• _WHAT YOU WILL DO_: Which lines run from the first one up to and including the one with "ledge = SLEEVE_RADIUS - 0.28 * MM"? Print exactly those.

• _PROVIDED DATA_:
>> BEGIN

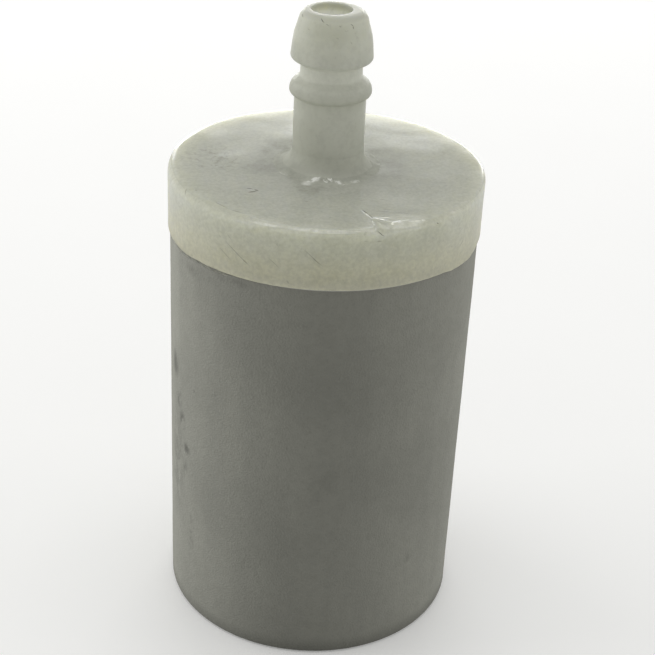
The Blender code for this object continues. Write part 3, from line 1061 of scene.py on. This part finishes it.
# ---- bond film ---------------------------------------------------------------------------
def make_film():
    """The bonding film between skirt and sleeve, squeezed out raggedly at the left."""
    inner = CAP_RADIUS - SKIRT_THICKNESS
    ledge = SLEEVE_RADIUS - 0.28 * MM

    def section(bearing):
        """The (r, z) outline at one bearing."""
        top = skirt_bottom(bearing) - 0.01 * MM
        floor = film_floor(bearing) + 0.01 * MM
        left = squeezed(bearing)
        ragged = 0.55 + 0.45 * around(bearing, CAP_RADIUS, 0.55 * MM, 31.0)
        ragged += 0.3 * around(bearing, CAP_RADIUS, 0.2 * MM, 32.0)
        outer = SLEEVE_RADIUS - 0.24 * MM + 0.27 * MM * smoothstep(0.05, 0.4, left)
        lower = min(floor + 0.05 * MM, top - 0.04 * MM) - 0.07 * MM * left * max(ragged, 0.0)
        return [
            (inner, top),
            (outer, top),
            (outer, lower + 0.03 * MM),
            (outer - 0.04 * MM, lower),
            (ledge, lower),
            (ledge, floor),
            (inner, floor),
        ]

    return turned("cap_bond_film", bearings_round(1.0, (-180.0, -100.0, 0.4)), section)


def film_floor(bearing):
    """Height of the sleeve's shoulder, on which the film lies."""
    return skirt_bottom(bearing) - SEAM_HEIGHT


# ---- porous sleeve and end disc ----------------------------------------------------------
def make_sleeve():
    """The sintered tube: rounded lower edge, neck in the cap's groove, counterbored end."""
    edge = 0.45 * MM
    counterbore = DISC_RADIUS + 0.2 * MM
    counterbore_top = DISC_THICKNESS + 0.9 * MM
    rows = 120

    def section(bearing):
        """The (r, z) outline at one bearing."""
        floor = film_floor(bearing)
        lip = skirt_bottom(bearing) - 0.006 * MM - 0.29 * MM * squeezed(bearing)
        points = [
            (NECK_RADIUS, SLEEVE_TOP),
            (NECK_RADIUS, floor),
            (SLEEVE_RADIUS - 0.21 * MM, floor),
            (SLEEVE_RADIUS - 0.20 * MM, lip),
        ]
        for row in range(rows):
            z = lip - (lip - edge) * row / rows
            points.append((wall_radius(bearing, z), z))
        base = wall_radius(bearing, edge)
        points += arc(base - edge, edge, edge, edge, 0.0, -90.0, 8)
        points += [
            (counterbore + 0.1 * MM, 0.0),
            (counterbore, 0.1 * MM),
            (counterbore, counterbore_top),
            (SLEEVE_BORE, counterbore_top),
            (SLEEVE_BORE, SLEEVE_TOP),
        ]
        return points

    return turned("porous_sleeve_sintered", bearings_round(1.0), section)


def wall_radius(bearing, z):
    """The sintered wall's radius, a little uneven."""
    x, y = spot(bearing, SLEEVE_RADIUS)
    slow = 0.03 * MM * ripple(x, y, z, 7.0 * MM, 21.0)
    fine = 0.008 * MM * ripple(x, y, z, 0.6 * MM, 22.0)
    return SLEEVE_RADIUS - 0.03 * MM + slow + fine


def make_disc():
    """The sintered disc in the sleeve's counterbore."""
    edge = 0.12 * MM
    outline = [
        (0.0, DISC_THICKNESS),
        (DISC_RADIUS - 0.3 * MM, DISC_THICKNESS),
        (DISC_RADIUS, DISC_THICKNESS - 0.3 * MM),
        *arc(DISC_RADIUS - edge, edge, edge, edge, 0.0, -90.0, 4),
        (0.0, 0.0),
    ]
    return lathe("porous_end_disc_sintered", refined(outline, 0.6 * MM), bearings_round(2.0))


# ---- stage -------------------------------------------------------------------------------
def make_floor(material):
    """A large sheet of pale paper under the muffler."""
    mesh = bmesh.new()
    bmesh.ops.create_grid(mesh, x_segments=8, y_segments=8, size=2.0)
    floor = finished("floor", mesh)
    floor.data.materials.append(material)


def softbox(name, place_at, aim_at, width, height, power, only=()):
    """A rectangular soft light at one point, facing another.

    With only, it is flagged off every other piece.
    """
    data = bpy.data.lights.new(name, "AREA")
    data.shape = "RECTANGLE"
    data.size = width
    data.size_y = height
    data.energy = power
    lamp = bpy.data.objects.new(name, data)
    bpy.context.scene.collection.objects.link(lamp)
    facing = (Vector(aim_at) - Vector(place_at)).to_track_quat("-Z", "Y")
    lamp.matrix_world = Matrix.Translation(place_at) @ facing.to_matrix().to_4x4()
    if only:
        lit = bpy.data.collections.new(name + "_lit")
        for piece in only:
            lit.objects.link(piece)
        lamp.light_linking.receiver_collection = lit


LEFT_SIDE = (-0.50, 0.12, 0.25)
RIGHT_SIDE = (0.50, 0.12, 0.25)
LOW_AIM = (0.0, 0.0, 0.03)
ROOM_COLOUR = (1.0, 1.0, 0.975, 1.0)


def make_lights(sintered):
    """A low bright panel behind, boxes at the sides and overhead, and a pale room.

    Most of the side light is flagged so that it falls on the sintered pieces alone.
    """
    softbox("back_panel", (0.0, 0.60, 0.1325), (0.0, 0.0, 0.1325), 0.5, 0.265, 1.67)
    softbox("left_box", LEFT_SIDE, LOW_AIM, 0.5, 0.5, 0.95)
    softbox("right_box", RIGHT_SIDE, LOW_AIM, 0.5, 0.5, 0.4)
    softbox("top_box", (0.0, 0.10, 0.70), (0.0, 0.0, 0.0), 0.5, 0.5, 0.8)
    softbox("left_low_box", LEFT_SIDE, LOW_AIM, 0.5, 0.5, 3.85, sintered)
    softbox("right_low_box", RIGHT_SIDE, LOW_AIM, 0.5, 0.5, 2.25, sintered)
    world = bpy.data.worlds.new("pale_room")
    world.use_nodes = True
    background = world.node_tree.nodes["Background"]
    background.inputs["Color"].default_value = ROOM_COLOUR
    background.inputs["Strength"].default_value = 0.48
    bpy.context.scene.world = world


def make_camera():
    """Close above the object's front, tilted a little clockwise, as in the photo."""
    aim = Vector((0.755, 0.0, 27.42)) * MM
    distance = 135.56 * MM
    elevation = math.radians(28.6)
    tilt = math.radians(2.87)
    forward = Vector((0.0, math.cos(elevation), -math.sin(elevation)))
    right = Vector((1.0, 0.0, 0.0))
    up = right.cross(forward)
    right_tilted = math.cos(tilt) * right + math.sin(tilt) * up
    up_tilted = math.cos(tilt) * up - math.sin(tilt) * right
    data = bpy.data.cameras.new("camera")
    data.lens = 79.7
    data.sensor_width = 36.0
    data.clip_start = 0.005
    camera = bpy.data.objects.new("camera", data)
    turned = Matrix((right_tilted, up_tilted, -forward)).transposed().to_4x4()
    camera.matrix_world = Matrix.Translation(aim - forward * distance) @ turned
    bpy.context.scene.collection.objects.link(camera)
    bpy.context.scene.camera = camera


# ---- build -------------------------------------------------------------------------------
def build():
    """Make and place every piece, then the floor, the lights and the camera."""
    bpy.context.scene.view_settings.view_transform = "Standard"
    cap = cap_material()
    barb = barb_material()
    weld = weld_material()
    porous = porous_material()
    place(make_cap(), cap, "cap_plastic", "end_cap")
    place(make_barb(), barb, "cap_plastic", "hose_barb")
    place(make_weld(), weld, "weld_plastic", "stem_weld_bead")
    place(make_film(), film_material(), "weld_plastic", "cap_bond_ring")
    sleeve = place(make_sleeve(), porous, "porous_plastic", "porous_sleeve")
    disc = place(make_disc(), porous, "porous_plastic", "porous_end_disc")
    kept = {
        "end_bond_ring": weld,
        "perforated_core": core_material(),
        "felt_liner": felt_material(),
    }
    for node, material in kept.items():
        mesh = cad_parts[node].data
        mesh.materials.clear()
        mesh.materials.append(material)
    make_floor(floor_material())
    make_lights((sleeve, disc))
    make_camera()


build()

>> END

• _EXPECTED ANSWER_:
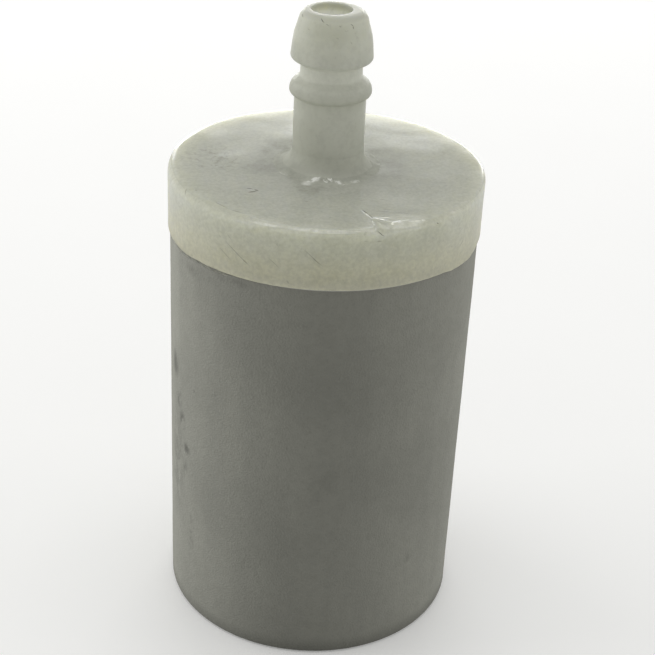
The Blender code for this object continues. Write part 3, from line 1061 of scene.py on. This part finishes it.
# ---- bond film ---------------------------------------------------------------------------
def make_film():
    """The bonding film between skirt and sleeve, squeezed out raggedly at the left."""
    inner = CAP_RADIUS - SKIRT_THICKNESS
    ledge = SLEEVE_RADIUS - 0.28 * MM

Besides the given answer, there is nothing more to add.